The definition of a successful Initial Public Offering (IPO) is a point of fervent debate among analysts in the financial sector. Many analysts are of the opinion that a successful IPO is defined by the size of the IPO pop in price on the first day. Other analysts believe that if there is a large pop in price then money is left on the table as the company under prices the IPO and misses out on potentially raising more money.
This is even more prevalent when a company is in a new industry like technology, social media or internet. Companies in these industries are new and often have no profits but a rapidly expanding user base with the possibility of large future revenues and profits. These companies are difficult to value using traditional revenue or profit based metrics. Therefore pricing an IPO is more difficult for these types of companies and their IPOs are often under priced in the hope of a pop.
The purpose of this study is to investigate whether an IPO pop is beneficial in the long term to companies in aforementioned industries. This study focuses on the following companies that went public between 2011 and 2015; LinkedIn, Facebook, Twitter, GoPro, Alibaba and Box Inc.
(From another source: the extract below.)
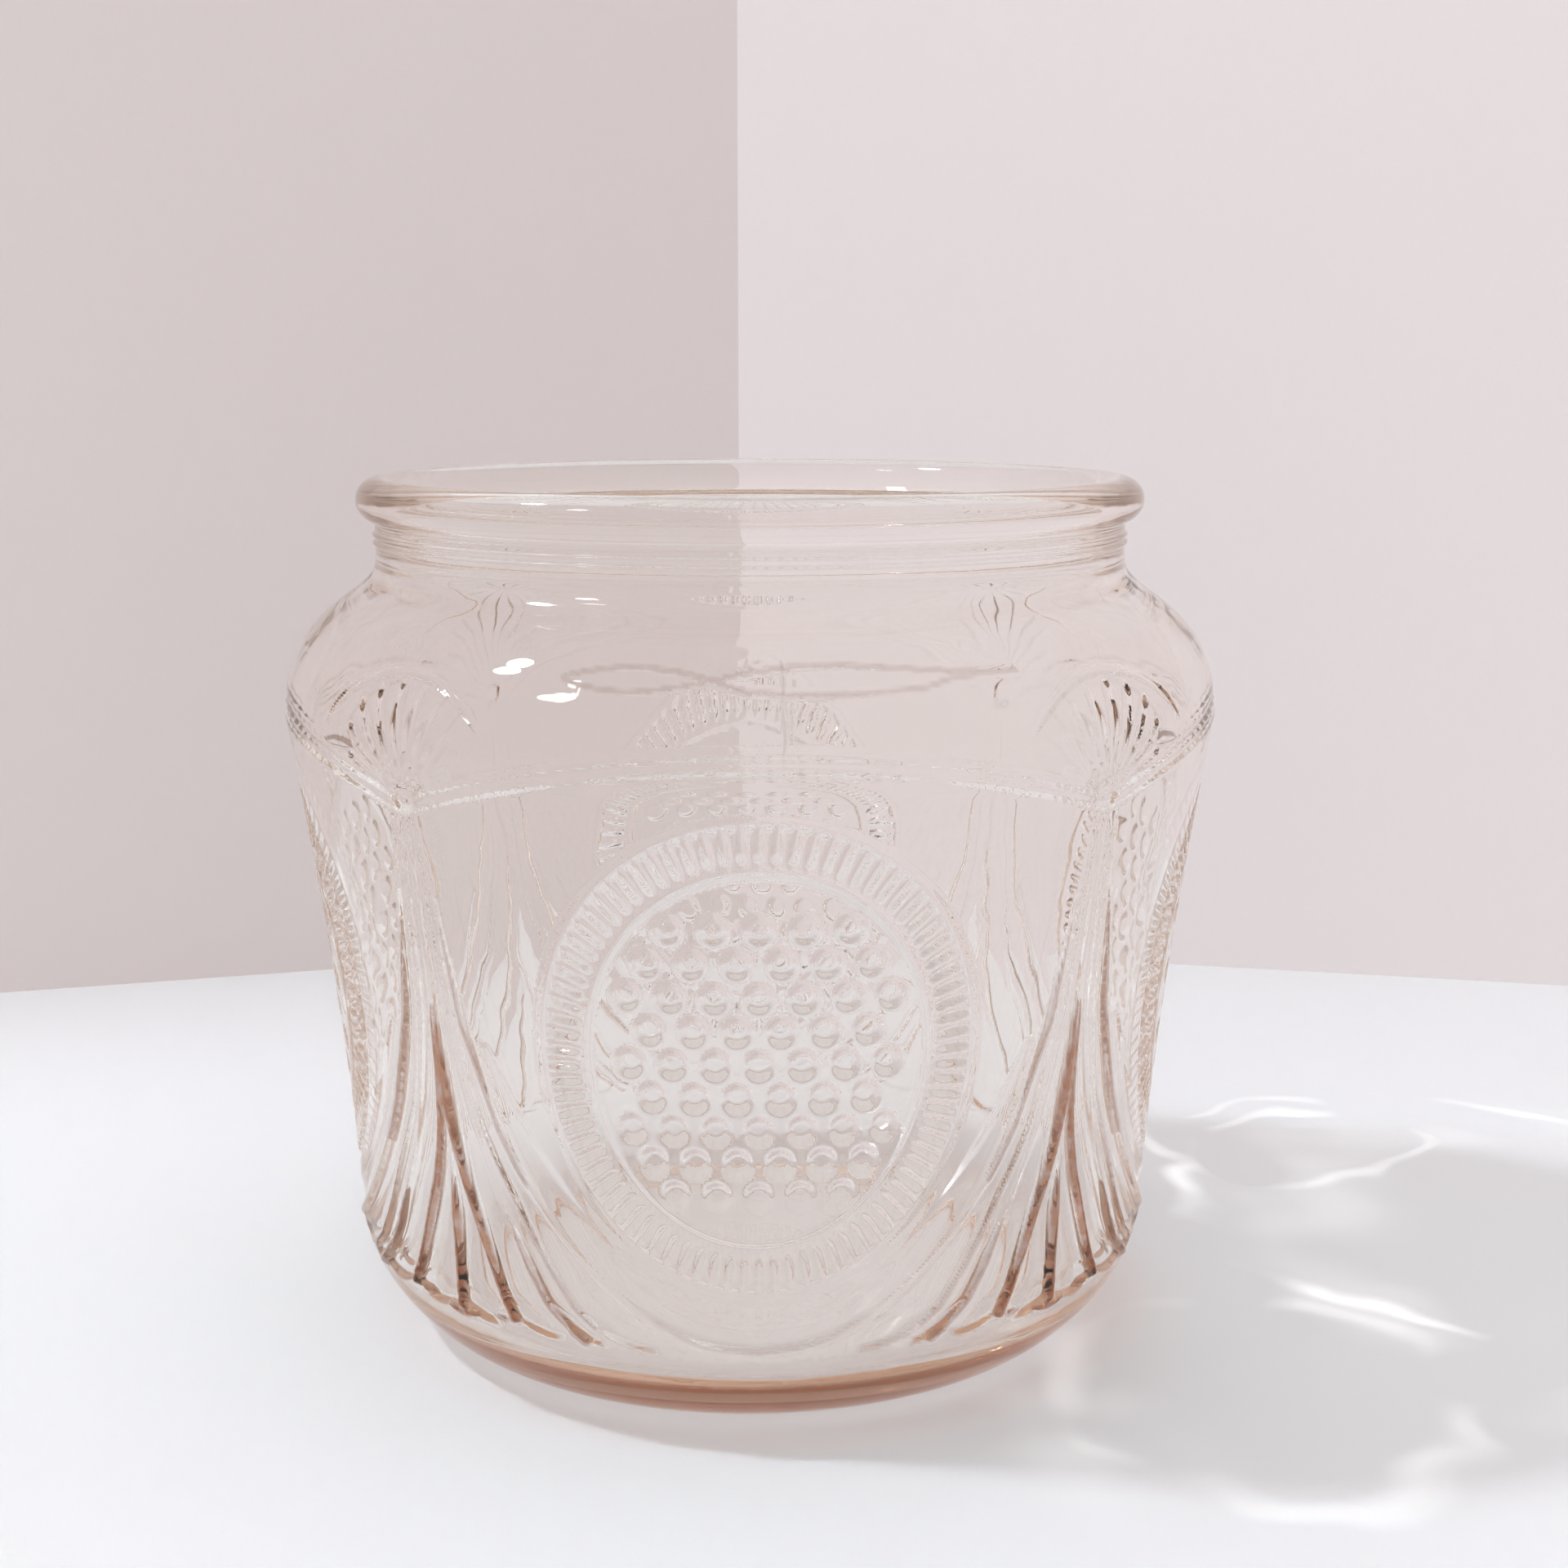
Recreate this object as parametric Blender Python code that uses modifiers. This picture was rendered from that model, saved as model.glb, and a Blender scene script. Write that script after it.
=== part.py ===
"""A wide-mouth jar of pressed glass: one thick-walled body with a rolled rim, a short neck, a rounded
shoulder, a flared wall with a fan of grooves at each of its four corners, and a heavy rounded heel.

Metres, +Z up. The origin is the middle of the foot ring, at the height that the jar stands on, and +Z is
the jar's axis. The middles of its four panels face +X, -X, +Y and -Y, and the fans lie between them.
"""

import math

import bmesh
import bpy
from mathutils import Vector

# Overall sizes
HEIGHT = 0.133  # foot ring to the top of the rim
SHOULDER_RADIUS = 0.0726  # the widest part of the body, at the shoulder's edge
HEEL_INSET = 0.0093  # how far inside the shoulder's edge the foot of the wall stands
FOOT_INSET = 0.0153  # from there in to the outer edge of the ring that the jar stands on

# Rim and neck, with heights measured down from the top
NECK_INSET = 0.0146  # how far inside the shoulder's edge the neck stands
NECK_DROP = 0.012  # top of the rim to the neck's foot
SHOULDER_DROP = 0.0356  # top of the rim to the shoulder's edge
RIM_OVERHANG = 0.0028  # how far the rolled rim stands out from the neck
RIM_BEAD_RADIUS = 0.0033  # the rolled rim's own section
NECK_STEPS = 2  # fine steps that ring the neck under the rim
NECK_STEP_GAP = 0.0019  # rim's underside to the first step's crest
NECK_STEP_PITCH = 0.0012
NECK_STEP_HEIGHT = 0.0004

# Heel and foot, measured up from the foot ring
HEEL_HEIGHT = 0.0192
FOOT_RING_WIDTH = 0.004
RECESS_DEPTH = 0.0015
RECESS_SLOPE = 0.002  # how far in the recess takes to reach its full depth

# Thickness of the glass
NECK_WALL = 0.0034
BODY_WALL = 0.0036
FLOOR_THICKNESS = 0.004
FLOOR_INSET = 0.002  # the foot ring's outer edge in to the edge of the flat inner floor
FLOOR_CURVE_HEIGHT = 0.015  # how far up the wall the inside corner's curve reaches

# Curves, as shares of the stretch that each one spans
SHOULDER_FULLNESS = 0.72
NECK_FILLET = 0.27
HEEL_SIDE_FULLNESS = 0.443
HEEL_FOOT_FULLNESS = 0.39
QUARTER_ROUND = 0.5523  # this share gives a quarter of an ellipse
WALL_FLARE = 1.4  # 1 is a straight cone, and more bends the wall outwards near its top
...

To implement this study, data was collected from the share price of each company after their IPO. Their performance is measured against one another and analysed in tandem with the amount that each company under priced their IPO.
The results indicate that although an IPO is an important part of a company’s growth and has an impact in the short term, the longer term share price is affected by revenues, profits and growth prospects that are announced at earnings reports. Therefore leaving money on the table does not help share price performance in the long term.